November 15, 2016
Written by Jason Beaubien
This post originally appeared on NPR.
The Ebola virus doesn’t always make people incredibly sick and some people who are infected don’t even know they have it, according to research published Tuesday in PLOS Neglected Tropical Diseases.
“We are finding more and more that there [are patients with] minimally symptomatic Ebola infections,” says Dr. Gene Richardson, lead author of the study. “And why wouldn’t there be? Just about every other virus that causes infections in humans has a spectrum. Here there is a spectrum of illness from minimally symptomatic to death.”
In 2014 Ebola hit the village of Sukudu in eastern Sierra Leone. Officially 34 cases were diagnosed among roughly 800 residents from November of that year until February 2015. Twenty-eight people died and six patients survived. Richardson and his colleagues wondered if more people in the village could have been infected, but hadn’t checked in at the local treatment center.

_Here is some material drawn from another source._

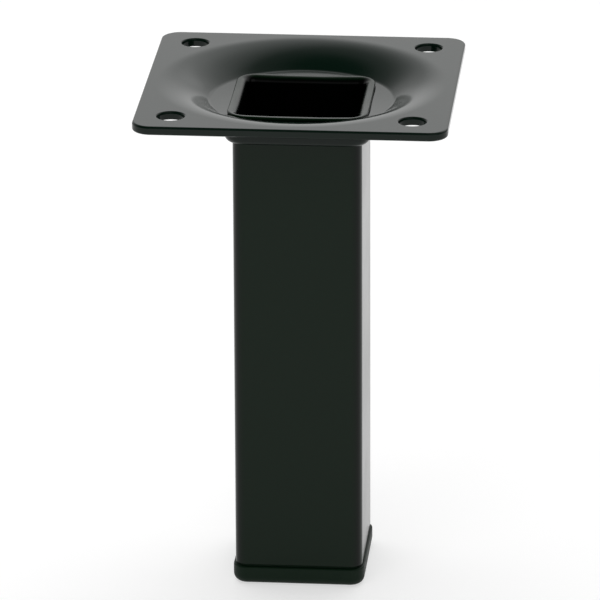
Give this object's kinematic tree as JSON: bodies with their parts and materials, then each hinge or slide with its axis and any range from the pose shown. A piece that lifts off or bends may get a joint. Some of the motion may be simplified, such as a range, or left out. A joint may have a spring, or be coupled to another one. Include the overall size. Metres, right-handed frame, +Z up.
{
  "type": "table leg",
  "caption": "Short square tube furniture leg with a pressed, dished screw-on top plate and a moulded plug-in foot cap.",
  "frame": {"origin": "middle of the foot's underside, on the floor that the leg stands on", "axes": "+Z up along the tube towards the screw-on plate, X and Y square to the tube's faces"},
  "size_m": [0.06, 0.06, 0.1],
  "materials": {
    "coated_plate": "satin black powder coat",
    "coated_tube": "satin black powder coat",
    "moulded_cap": "finely grained black moulded plastic"
  },
  "bodies": {
    "root": {"mounting_plate": "coated_plate", "leg_tube": "coated_tube", "end_cap": "moulded_cap"}
  },
  "joints": []
}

Richardson, who teaches medicine at Brigham and Women’s hospital in Boston and is pursuing a Ph.D. in anthropology at Stanford, set out to identify villagers who may have been been unaware that they were infected by the virus.
“During that time [the outbreak] all the houses that had a case were quarantined. All of the houses that shared a public latrine with those houses were quarantined and all the neighbors were quarantined,” Richardson says. “We went back and drew blood from everybody that was quarantined.”